Stevens was returned to Congress in 1858 as a Republican and became chairman of the House Ways and Means Committee when that party gained control of Congress during the Civil War. A leading wartime journalist described him, with considerable exaggeration, as "the despotic ruler of the House." He pushed for emancipation, the use of black troops, and black suffrage. Abraham Lincoln moved far too slowly in this respect for him.

As a so-called "radical Republican" on the Joint Committee on Reconstruction following the Civil War, Stevens thought former rebel leaders should be tried for treason, executed, disfranchised for life, and their property given to the freemen ("forty acres and a mule") who for the most part had either fought for the Union, run away from, or failed to aid their masters. He fought strongly for the Thirteenth Amendment (abolishing slavery), the Fourteenth (equal rights for blacks), and the Fifteenth Amendment (black suffrage).

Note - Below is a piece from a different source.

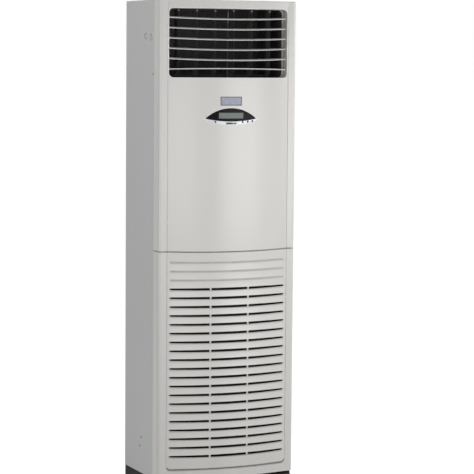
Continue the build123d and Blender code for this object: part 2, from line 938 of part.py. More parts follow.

Stevens detested President Andrew Johnson, who pardoned almost all former Confederates, gave them back their property, and refused to protect blacks trying to exercise the right to vote. He was very active in the impeachment of Johnson and angry when the Senate failed to convict him by one vote.

Always committed to the principle of racial equality, Stevens chose to be buried in the Shreiner's Cemetery in Lancaster, one of the only burial grounds in the area at that time without restrictions on race.

Until the Civil Rights movement of the 1960s, Stevens was generally regarded as a vindictive, power-hungry demagogue. In D. W. Griffith's film Birth of a Nation (1915), most notoriously, Stevens was depicted with a mixed-race partner, a club foot, and an ill-fitting wig (he was bald and wore one). Today, scholars acknowledge him as a heroic and pioneering champion of civil rights.